Look Who’s Talking: When Do Babies Talk and When Should You Worry


Who wouldn’t want to get an ‘I love you’ or a ‘Goodnight’ from these little active creatures? Who wouldn’t want to hear ‘Mommy’ or ‘Daddy’ in their cute little voices? All parents are excited to hear their babies talk and might be easily worried when their babies are not talking when they expect them to.

Speech and language are critical developmental milestones for babies. Hearing your baby coo is like listening to a wonderful music. Hearing them babble their first word is just so exhilarating. You would definitely ask for more. But how would you know if your baby’s speech and language development are normal and on track?

Here is a stage-by-stage guide to track your baby’s speech and language development:

0 to 3 months:

  • Makes “cooing” sounds
  • Communicates different needs through different cries
  • Shows signs of recognition of mommy’s or parents’ voice
  • Responds through smiles when being spoken to

4 to 6 months:

  • Babbles when playing alone or when playing with caretaker
  • Starts to make different sounds other than babbling
  • Shows recognition of different voice tones and reacts consequently
  • Shows pleasure and displeasure through sounds
  • Notices music and toys that make sounds
  • Moves eyes toward the source of sound

7 to 12 months:

  • Imitates different speech sounds
  • Says few repetitive words like “mama” and “dada”
  • Demonstrates word recognition for common objects like “light”
  • Responds to simple instructions like “Give that to mommy” or “Come here”

13 to 18 months:

  • Says eight to ten words
  • Demonstrates recognition of names of objects, body parts, and people
  • Responds to simple directions

19 to 24 months:

  • Says at least 50 words
  • Says simple phrases
  • Asks simple questions of one to two words
  • Responds to simple questions

However, do note that every child is unique.
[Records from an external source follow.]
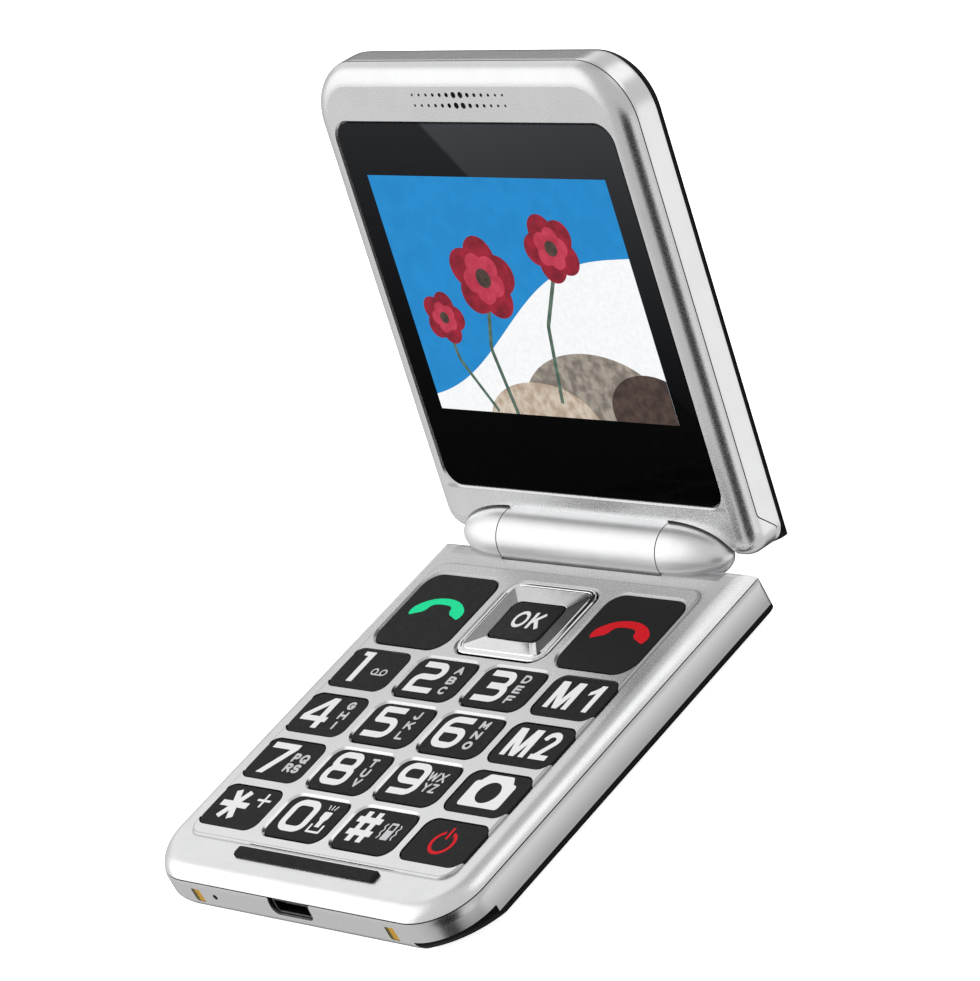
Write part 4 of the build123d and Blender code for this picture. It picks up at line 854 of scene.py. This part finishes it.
def lit(name, low, high, glow, scale=1500):
    m = Mat(name, rough=0.12, spec=0.05)
    c = m.ramp(m.noise(scale, 2.0), [(0.35, low), (0.65, high)])
    m.b.inputs["Base Color"].default_value = grey(0.01)
    m.set("Emission Color", c)
    m.b.inputs["Emission Strength"].default_value = glow
    return m


GLOW = 0.97
sc_blue = lit("screen_blue", srgb(15, 132, 200), srgb(20, 139, 207), GLOW, 300)
sc_white = lit("screen_white", srgb(244, 246, 248), srgb(252, 253, 254), GLOW)
sc_red = lit("screen_red", srgb(120, 14, 36), srgb(160, 24, 50), GLOW, 500)
sc_red2 = lit("screen_red_light", srgb(176, 40, 66), srgb(200, 60, 84), GLOW, 500)
sc_grey = lit("screen_grey", srgb(120, 112, 104), srgb(168, 158, 146), GLOW, 700)
sc_tan = lit("screen_tan", srgb(178, 158, 138), srgb(214, 200, 184), GLOW, 700)
sc_dark = lit("screen_dark", srgb(58, 46, 42), srgb(84, 66, 58), GLOW, 700)
sc_leaf = lit("screen_stem", srgb(70, 92, 80), srgb(92, 116, 100), GLOW, 700)

LX, LY, LH = 24.48, 18.36, 38.15
SCREEN = (-LX - 0.3, LH - LY - 0.3, LX + 0.3, LH + LY + 0.3)


def in_screen(f):
    return lambda x, y: np.maximum(f(x, y), f_box(x, y, 0, LH, LX, LY))


def wave(x, y):
    return y - (LH - 3.0 + 0.42 * x + 3.2 * np.sin(x / 9.0 + 0.6))


def hill(cx, cy, rx, ry):
    return lambda x, y: (np.hypot((x - cx) / rx, (y - cy) / ry) - 1) * min(rx, ry)


def petal(cx, cy, ang, L, w):
    c, s = math.cos(math.radians(ang)), math.sin(math.radians(ang))

    def f(x, y):
        u, v = (x - cx) * c + (y - cy) * s, -(x - cx) * s + (y - cy) * c
        return np.hypot((u - L / 2) / (L / 2), v / (w / 2)) * w / 2 - w / 2
    return f


def stem(pts, w):
    return lambda x, y: f_path(x, y, [(*p, 3.0) for p in pts], w)


def bloom(cx, cy, r, turn):
    return union(*[petal(cx, cy, turn + k * 72, r, r * 0.95) for k in range(5)])


def screen_layer(name, shapes, depth):
    return flat_piece(name, [(in_screen(f), m) for f, m in shapes], SCREEN, lid_place(depth), None,
                      thick=0.006, step=0.12, body="lid")


screen_layer("screen_ground", [(lambda x, y: f_box(x, y, 0, LH, LX, LY), sc_blue)], 0.222)
screen_layer("screen_drift", [(lambda x, y: wave(x, y), sc_white)], 0.2145)
screen_layer("screen_stones", [(hill(9.5, 19.5, 15.5, 10.5), sc_grey)], 0.207)
screen_layer("screen_stone_dark", [(hill(20.5, 21.0, 8.5, 6.2), sc_dark)], 0.1995)
screen_layer("screen_stones_front", [(hill(-2.5, 18.0, 11.5, 7.0), sc_tan)], 0.192)
screen_layer("screen_stems", [(union(stem([(-8, 19), (-9.5, 30), (-6.5, 39)], 0.7), stem([(2, 22), (4, 34), (9.5, 44)], 0.7),
                                    stem([(-12, 20), (-17, 28), (-17.5, 33)], 0.6)), sc_leaf)], 0.1845)
screen_layer("screen_blooms", [(union(bloom(-6.5, 41, 6.6, 10), bloom(9.5, 46, 5.4, 40), bloom(-17.5, 34.5, 4.2, 0)), sc_red)], 0.177)
screen_layer("screen_bloom_light", [(union(bloom(-6.5, 41, 4.1, 46), bloom(9.5, 46, 3.3, 4), bloom(-17.5, 34.5, 2.5, 36)), sc_red2)], 0.1695)
screen_layer("screen_hearts", [(union(lambda x, y: f_disc(x, y, -6.5, 41, 1.5), lambda x, y: f_disc(x, y, 9.5, 46, 1.2),
                                      lambda x, y: f_disc(x, y, -17.5, 34.5, 0.9)), sc_dark)], 0.162)


# ------------------------------------------------------------ stage, light, camera
def quad(name, corners, mat):
    me = bpy.data.meshes.new(name)
    me.from_pydata(corners, [], [(0, 1, 2, 3)])
    me.materials.append(mat)
    ob = bpy.data.objects.new(name, me)
    bpy.context.scene.collection.objects.link(ob)
    return ob


floor = Mat("floor_pale", rough=0.9, spec=0.0)
tone = floor.ramp(floor.noise(9.0, 2.0), [(0.3, grey(0.86)), (0.7, grey(0.9))])
floor.set("Base Color", tone)
floor.b.inputs["Emission Color"].default_value = (1, 1, 1, 1)
floor.b.inputs["Emission Strength"].default_value = 0.85
fl = quad("floor", [(-6, -6, 0), (6, -6, 0), (6, 6, 0), (-6, 6, 0)], floor.m)
fl.visible_glossy = False

world = bpy.data.worlds.new("studio")
bpy.context.scene.world = world
world.use_nodes = True
wt = world.node_tree
wn, wl = wt.nodes, wt.links
wn.clear()
wout = wn.new("ShaderNodeOutputWorld")
bg = wn.new("ShaderNodeBackground")
wl.new(bg.outputs[0], wout.inputs[0])
wco = wn.new("ShaderNodeTexCoord").outputs["Generated"]


def wmath(op, a, b):
    k = wn.new("ShaderNodeMath")
    k.operation = op
    for i, v in enumerate((a, b)):
        if isinstance(v, (int, float)):
            k.inputs[i].default_value = v
        else:
            wl.new(v, k.inputs[i])
    return k.outputs[0]


def lobe(direction, inner, outer):
    """1 inside the inner angle of the direction, 0 beyond the outer one."""
    d = Vector(direction).normalized()
    k = wn.new("ShaderNodeVectorMath")
    k.operation = "DOT_PRODUCT"
    k.inputs[1].default_value = d
    wl.new(wco, k.inputs[0])
    r = wn.new("ShaderNodeMapRange")
    r.interpolation_type = "SMOOTHSTEP"
    for i, v in zip((1, 2, 3, 4), (math.cos(math.radians(outer)), math.cos(math.radians(inner)), 0.0, 1.0)):
        r.inputs[i].default_value = v
    wl.new(k.outputs["Value"], r.inputs[0])
    return r.outputs[0]


# (direction, inner angle, outer angle, level there): each softbox or flag replaces what is behind it
STUDIO = [
    ((-0.74, 0.49, 0.46), 14, 28, 0.92),
    ((-0.74, -0.46, 0.49), 20, 42, 1.4),
    ((-0.19, 0.49, 0.85), 8, 24, 0.5),
    ((0.49, 0.47, 0.70), 8, 22, 1.2),
    ((0.24, 0.77, 0.59), 8, 20, 1.15),
    ((0.72, 0.51, -0.45), 14, 30, 1.0),
    ((0.60, -0.77, -0.13), 14, 31, 0.03),
    ((0.43, -0.72, -0.54), 7, 18, 0.08),
    ((0.93, -0.26, -0.22), 8, 20, 0.9),
    ((-0.75, 0.66, 0.08), 8, 17, 0.3),
    ((-0.50, 0.60, -0.62), 24, 42, 0.04),
]
val = 0.64
for d, a, b, v in STUDIO:
    w = lobe(d, a, b)
    val = wmath("ADD", wmath("MULTIPLY", wmath("SUBTRACT", 1.0, w), val), wmath("MULTIPLY", w, v))
wl.new(val, bg.inputs["Strength"])
bg.inputs["Color"].default_value = (1, 1, 1, 1)


def area(name, loc, target, size, energy):
    la = bpy.data.lights.new(name, "AREA")
    la.shape = "DISK"
    la.size = size
    la.energy = energy
    ob = bpy.data.objects.new(name, la)
    ob.location = loc
    ob.rotation_euler = (Vector(target) - Vector(loc)).to_track_quat("-Z", "Y").to_euler()
    bpy.context.scene.collection.objects.link(ob)
    ob.visible_glossy = False
    return ob


area("key_soft", (-0.5, -0.45, 0.75), (0, 0, 0.03), 0.6, 1.7)
area("top_soft", (0.1, 0.1, 0.9), (0, 0, 0), 0.7, 1.2)

R = [(0.6722537897678591, 0.5981757341560421, -0.43618875869241647),
     (0.06289890141880722, -0.6332078065942823, -0.7714218054141105),
     (-0.7376439319502726, 0.4911554384662137, -0.4633009442274034)]
cam_data = bpy.data.cameras.new("camera")
cam_data.sensor_fit = "AUTO"
cam_data.sensor_width = 36.0
cam_data.lens = 173.79
cam_data.clip_start = 0.05
cam_data.clip_end = 20
cam = bpy.data.objects.new("camera", cam_data)
xa, ya, za = Vector(R[0]), -Vector(R[1]), -Vector(R[2])
cam.matrix_world = Matrix(((xa.x, ya.x, za.x, 0.486702), (xa.y, ya.y, za.y, -0.299385), (xa.z, ya.z, za.z, 0.333506), (0, 0, 0, 1)))
bpy.context.scene.collection.objects.link(cam)
bpy.context.scene.camera = cam
bpy.context.scene.view_settings.view_transform = "Standard"
bpy.context.scene.view_settings.look = "None"
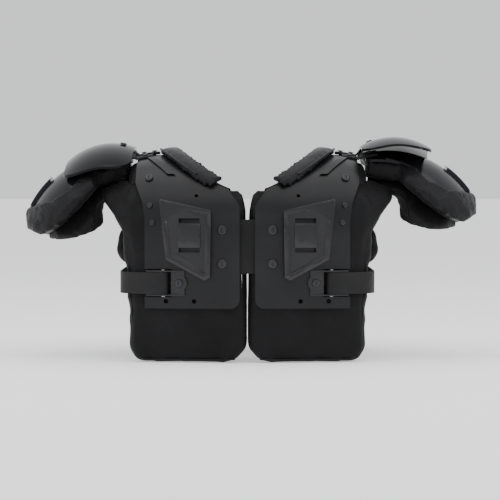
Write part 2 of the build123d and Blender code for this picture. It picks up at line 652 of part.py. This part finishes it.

Babies demonstrate speech and language development differently. Some babies may show better language skills than other babies of the same age. However, observe these hints for possible signs of speech and language developmental delay:

  • Child is not achieving any speech and language developmental milestone at four months
  • Child cannot say or pronounce recognizable words at 15 months
  • Child doesn’t use a combination of words at two years

If your baby is missing a few milestones, just relax. Your baby might immediately catch up in a few months. But if you suspect any speech and language developmental delay, better consult your pediatrician for proper assessment and intervention.